Saturday, 7 April 2018

risk?


I enjoy an occasional board game of Risk. Seems as if the real world versions are back in play.

The U.S. National Guard will deploy up to 4,000 troops to the U.S.-Mexico border beginning Friday night, according to a the tRump memo from Defense Secretary James Mattis.

The Dow Jones Industrial Average plunged 600 points on Friday, a decline of around 2.3 percent. The sell-off came after that man threatened a new round of tariffs against China, upping the ante between the two nations.

Is the so-called president taking his China sanctions from Bob Lighthizer? A “might makes right” believer in the trade world. A brash and successful negotiator, a free trade sceptic who believes in using hard-hitting measures to protect domestic industries.

And what about the Russian angle? Kamchatka and all that? Former Trump campaign head Paul Manafort filed a motion late Friday to suppress evidence that special counsel Robert Mueller’s team found in a storage locker in Virginia. Evidence which could illustrate some of the curious Manafort/Trump dealings prior to Trump's election.

It's better than box sets. Even before the minor sub-plots like the non-climate change believer Pruitt heading the Environmental Protection Agency having a Capitol Hill condo for $50 per night, via an energy lobbyist's wife.

No wonder Instructables have created a nuclear option for the board game.

Just remember, no fighting in the war room.

Thursday, 5 April 2018

Topsham gulls tempted by tractor


The tractor was out on the field at the front today, much to the entertainment of the local gulls. Usually they will fly purposefully past here, as a short diversion from the nearby estuary.

But a freshly ploughed field...Too much of a temptation. I think they are mainly herring gulls. Wings tipped black, red spot on the yellow bill and pink legs. Excuse the blurry pictures taken through a window.

Wednesday, 4 April 2018

drive failure on backup day?


Someone said it was 'backup day' or 'backup week' or something similar. Co-incidentally, I had a drive fail in my backup disk array. The picture shows the disk out of its normal NAS enclosure and being examined in one of those hard drive docking stations.

I've already replaced it with a fresh disk in the Drobo and didn't even need to take the server offline.

The last 6 Terabyte drive failed about a year ago, and was in the same unit, but a different slot.

I decided to look at mean time between failure on these devices. I've quite a few Western Digital RED drives for servers and have a pretty good experience with them.

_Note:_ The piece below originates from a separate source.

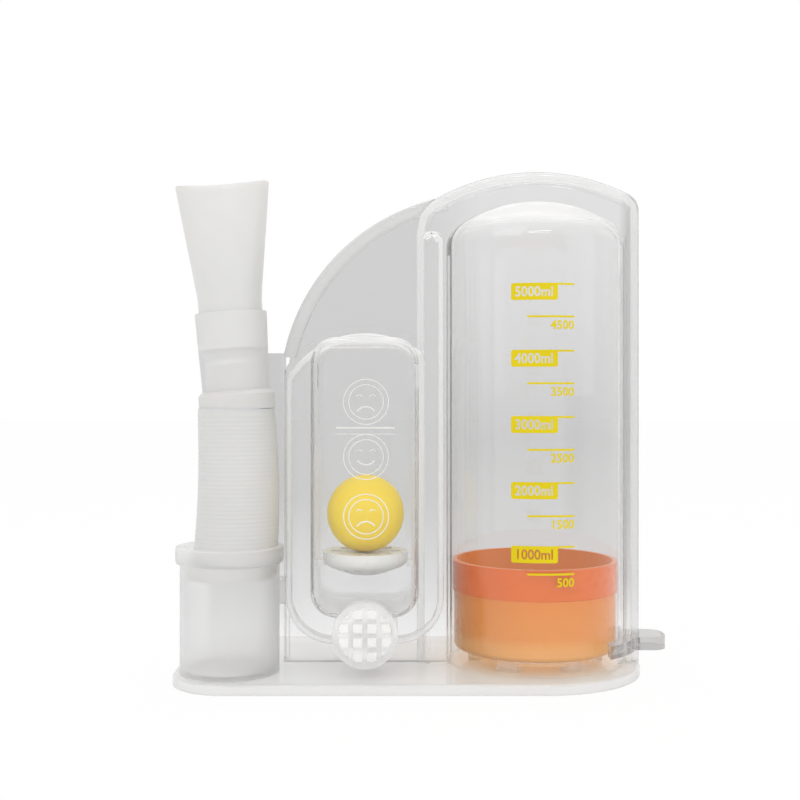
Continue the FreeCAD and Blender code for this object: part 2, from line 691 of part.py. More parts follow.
def goal_slider():
    """Clear marker that grips the flange's edge and points round the chamber to the scale."""
    gap, thick = S["slider_gap"], S["slider_thickness"]
    z = (S["slider_z"], S["slider_z"] + thick)
    inner = S["chamber_radius"] + gap
    outer = inner + S["slider_arm"]
    ring = cut("slider_ring", rod("slider_ring_outer", outer, thick, (S["chamber_x"], 0, z[0])),
               rod("slider_ring_inner", inner, thick, (S["chamber_x"], 0, z[0])))
    tip = S["chamber_x"] + S["slider_pointer"]
    arm = overlap("slider_arm", ring, block("slider_arm_area", (tip, S["flange_right"]),
                                            (-outer, step_front - gap), z))
    edge = S["flange_right"] - S["step_inset"] + gap
    back = sheet_back + S["slider_lip"]
    grip = block("slider_grip", (edge, S["flange_right"] + S["slider_reach"]),
                 (step_front - S["slider_tab_front"], back), z)
    slot = block("slider_slot", (edge - 1, S["flange_right"] + gap), (sheet_front - gap, sheet_back + gap),
                 z)
    corner = S["flange_right"].value + S["slider_reach"].value
    soft = soften("slider_grip_soft", grip, S["slider_bend"],
                  lambda line: runs_along(line, "z") and line.BoundBox.XMin > corner - 1)
    return cut("goal_slider", fuse("slider_whole", arm, soft), slot)


def hose_bellows():
    """Ribbed tube, pushed together, which narrows a little towards the mouthpiece."""
    low, high = S["hose_bottom"], S["hose_top"]
    length = (high - low).value
    ribs = round(length / S["rib_pitch"].value)
    corners = []
    for n in range(ribs):
        for share, depth in ((0, 1), (0.5, 0)):
            part = (n + share) / ribs
            crest = S["hose_bottom_radius"] + (S["hose_top_radius"] - S["hose_bottom_radius"]) * part
            corners.append((crest - S["rib_depth"] * depth, (high - low) * part))
    corners.append((S["hose_top_radius"] - S["rib_depth"], high - low))
    inner_top = S["hose_top_radius"] - S["rib_depth"] - S["hose_wall"]
    inner_low = S["hose_bottom_radius"] - S["rib_depth"] - S["hose_wall"]
    corners += [(inner_top, high - low), (inner_low, as_size(0))]
    points = [Vector(as_size(x).value, 0, as_size(z).value) for x, z in corners]
    profile = Part.Face(Part.makePolygon(points + [points[0]]))
    hose = doc.addObject("Part::Feature", "hose_bellows")
    hose.Shape = profile.revolve(Vector(), Vector(0, 0, 1), 360)
    return place(hose, (S["hose_x"], cup_y, low))


def hose_plug():
    """Cuff on the hose's lower end, which plugs the cup."""
    wide = cup_bore - S["plug_clearance"]
    return turned("hose_plug", [(S["plug_bore"], 0), (wide, 0), (wide, S["plug_height"]),
                                (S["plug_bore"], S["plug_height"])],
                  (S["cup_x"], cup_y, plug_bottom), {1: S["hose_wall"]})


def hose_cuff():
    """Bevelled cuff on the hose's upper end."""
    wide, high, cant = S["cuff_radius"], S["cuff_height"], S["cuff_chamfer"]
    return turned("hose_cuff", [(S["valve_bore"], 0), (wide, 0), (wide, high - cant),
                                (wide - cant, high), (S["valve_bore"], high)],
                  lean_point(-high), turn=LEAN)


def valve_body():
    """Sleeve that holds the one-way valve and takes the mouthpiece's neck."""
    bore = S["neck_radius"] + S["neck_clearance"]
    long = S["valve_length"]
    shelf = long - S["neck_depth"] - S["rest_gap"]
    foot, top = S["valve_foot_radius"], S["valve_top_radius"]
    return turned("valve_body", [(S["valve_bore"], 0), (foot, 0), (top, long - S["valve_lip"]),
                                 (top, long), (bore, long), (bore, shelf), (S["valve_bore"], shelf)],
                  lean_point(0), turn=LEAN)


def valve_seat():
    """Small wheel with four spokes that the flap closes."""
    rim_in = S["flap_radius"] - 1
    thick = S["valve_seat_thickness"]
    body = turned("valve_seat", [(rim_in, 0), (S["valve_bore"], 0), (S["valve_bore"], thick),
                                 (rim_in, thick)], lean_point(S["valve_seat_height"]), turn=LEAN)
    half = S["spoke_width"] / 2
    for name, wide, deep in (("across", rim_in + 1, half), ("along", half, rim_in + 1)):
        sketch = new_sketch(body, "seat_spoke_" + name, "XY_Plane")
        outline(sketch, [(-wide, -deep), (wide, -deep), (wide, deep), (-wide, deep)])
        spoke = body.newObject("PartDesign::Pad", "seat_spoke_pad_" + name)
        spoke.Profile = sketch
        bind(spoke, Length=thick)
        doc.recompute()
    return body


def valve_flap():
    rise = S["valve_seat_height"] + S["valve_seat_thickness"] + S["flap_gap"]
    flap = doc.addObject("Part::Cylinder", "valve_flap")
    bind(flap, Radius=S["flap_radius"], Height=S["flap_thickness"])
    return place(flap, lean_point(rise), LEAN)


def flared_form(inset, low, neck_top, top):
    """A round neck that opens into a wide flat mouth."""
    neck = S["neck_radius"].value - inset
    stem = Part.makeCylinder(neck, neck_top - low, Vector(0, 0, low))
    ring = Part.Wire(Part.Circle(Vector(0, 0, neck_top), Vector(0, 0, 1), neck).toShape())
    half_width = S["mouth_width"].value / 2 - inset
    half_depth = S["mouth_depth"].value / 2 - inset
    mouth = Part.Wire(Part.Ellipse(Vector(half_width, 0, top), Vector(0, half_depth, top),
                                   Vector(0, 0, top)).toShape())
    return stem.fuse(Part.makeLoft([ring, mouth], True, True))


def mouthpiece():
    """Flared tube with a round neck and a wide mouth whose edge dips in the middle."""
    wall = S["mouth_wall"].value
    low = (S["valve_length"] - S["neck_depth"]).value
    neck_top = (S["valve_length"] + S["neck_rise"]).value
    top = (S["valve_length"] + S["mouth_length"]).value
    half = S["mouth_width"].value / 2
    dip = S["mouth_dip"].value
    bow = (half * half + dip * dip) / (2 * dip)
    tube = flared_form(0, low, neck_top, top).cut(flared_form(wall, low, neck_top, top))
    saddle = Part.makeCylinder(bow, half * 4, Vector(0, -half * 2, top + bow - dip), Vector(0, 1, 0))
    piece = doc.addObject("Part::Feature", "mouthpiece")
    piece.Shape = tube.cut(saddle).removeSplitter()
    return place(piece, lean_point(0), LEAN)


MAKERS = [base_tray, front_shell, rear_shell, hose_cup, hose_backplate, piston_rest, piston_cup,
          piston_band, flow_ball, ball_seat, inlet_grille, inlet_filter, goal_slider, hose_bellows,
          hose_plug, hose_cuff, valve_body, valve_seat, valve_flap, mouthpiece]


def check_document():
    for thing in doc.Objects:
        if "Invalid" in thing.State or "Error" in thing.State:
            raise RuntimeError("%s failed: %s" % (thing.Label, thing.State))


def export(pieces):
    os.makedirs("parts", exist_ok=True)
    for piece in pieces:
        shape = piece.Shape
        if shape.isNull() or not shape.isValid() or not shape.Solids:
            raise RuntimeError(piece.Label + " has no valid solid")
        shape.exportStep("parts/%s.step" % piece.Label)
        print("%-16s %d solid(s) %10.1f mm3" % (piece.Label, len(shape.Solids), shape.Volume))


pieces = [make() for make in MAKERS]
doc.recompute()
check_document()
export(pieces)
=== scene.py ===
import math
import random

import bpy
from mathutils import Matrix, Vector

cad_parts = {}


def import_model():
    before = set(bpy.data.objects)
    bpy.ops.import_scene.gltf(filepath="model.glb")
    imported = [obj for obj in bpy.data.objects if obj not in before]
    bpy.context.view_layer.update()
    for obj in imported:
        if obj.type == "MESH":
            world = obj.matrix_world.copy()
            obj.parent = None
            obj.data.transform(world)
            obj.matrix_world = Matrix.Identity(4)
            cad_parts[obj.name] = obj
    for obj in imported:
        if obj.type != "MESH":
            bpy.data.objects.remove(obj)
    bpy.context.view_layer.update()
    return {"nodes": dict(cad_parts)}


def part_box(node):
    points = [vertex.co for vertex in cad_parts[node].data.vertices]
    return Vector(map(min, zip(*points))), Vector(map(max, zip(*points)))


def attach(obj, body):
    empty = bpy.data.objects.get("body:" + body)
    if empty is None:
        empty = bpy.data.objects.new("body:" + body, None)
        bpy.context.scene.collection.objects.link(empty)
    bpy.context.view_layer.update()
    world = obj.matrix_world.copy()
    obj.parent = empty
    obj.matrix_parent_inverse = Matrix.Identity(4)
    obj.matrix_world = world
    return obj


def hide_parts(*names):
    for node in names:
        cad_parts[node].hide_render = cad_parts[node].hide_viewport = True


# Looks of a volumetric breathing exerciser: clear two-part body, frosted cup and base, ribbed hose,
# milky mouthpiece, orange piston and yellow ball. Metres, in the frame's own place.

MM = 0.001
TALL = 216.6
CHAMBER_X, CHAMBER_R = 55.8, 38.8
WINDOW_X, WINDOW_FRONT = -18.0, -32.5
CUP_X, CUP_Y = -74.7, -21.8
LEAN, LEAN_X, LEAN_Z = math.radians(3.9), -72.1, 121.8
AIRWAY_LEFT, AIRWAY_RIGHT, AIRWAY_FOOT, AIRWAY_TOP = -51.8, 15.4, 14.2, 146.4
AIRWAY_BEND, AIRWAY_ARCH, AIRWAY_FRONT = 20, 39, -16
DUCT_TOP, DUCT_BEND = 190, 4
FLANGE_LEFT, FLANGE_RIGHT, FLANGE_ARCH, FLANGE_FRONT = 3.7, 100, 88, -8
AIRWAY_LIP, FLANGE_LIP_IN, LIP_FOOT = 1.35, 2.0, 5.5


def start_fresh():
    """Leave edit mode and let go of everything that is selected."""
    if bpy.context.object and bpy.context.object.mode != "OBJECT":
        bpy.ops.object.mode_set(mode="OBJECT")
    bpy.ops.object.select_all(action="DESELECT")


def select_only(piece):
    start_fresh()
    piece.select_set(True)
    bpy.context.view_layer.objects.active = piece


def settle(name, smooth=40):
    """Name the active piece, put its place into its mesh and shade it."""
    piece = bpy.context.object
    if piece.mode != "OBJECT":
        bpy.ops.object.mode_set(mode="OBJECT")
    piece.name = piece.data.name = name
    bpy.ops.object.transform_apply(location=True, rotation=True, scale=True)
    bpy.ops.object.shade_smooth_by_angle(angle=math.radians(smooth))
    return piece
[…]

Mine are mainly 3 Terabyte (15T packs) and 6 Terabyte (30T packs). By the time they have a single or dual disk redundancy, the available space diminishes somewhat.

It still seems crazy large compared with my oldest disk computers which had something like 2x32Mb disk drives.

Nowadays, I should probably be storing all of that data in the cloud (it's not like I need it all at once), although I'm still somewhat nervous about the way various services just come to an end. A recent example is the termination of the Amazon cloud storage of personal music libraries, which isn't allowing any new things to be uploaded after the end of 2018.

I like the stats that backblaze keep on disk failure rates, from their server farms, as a quick way to get a sense of relative failure rates, from a population of about 90,000 drives.

Sunday, 1 April 2018

Pig and Whistle

Pig and Whistle
An expedition to the Pig & Whistle, out in the Essex countryside. I know there's a lot of Pig 'n Whistle bars in America, but the pictures of pigs with whistles is a somewhat more literal translation than what I think of as Pig and Whistle, which is more or less a piggen wassail. That's a bowl or jug of beer which gets dunked/poured with individual beer mugs.

It used to be a thing in London, around some part of the City. Draft bitter sometimes gravity-fed from the barrel into a jug/pitcher and then distributed around the table.

Mainly just 4 and 8 pints, but nowadays it has almost completely disappeared except for the buckets of beer, which is simply iced (usually foreign lager) bottled beers bought in units of around 5. Those sawdust floored real ale pubs, underneath railway arches and lit by candles have been progressively replaced with Weatherspoons or expensive cocktail bars.

But back to the country pub in Essex. It serves a lovely Sunday carvery. Oh yes.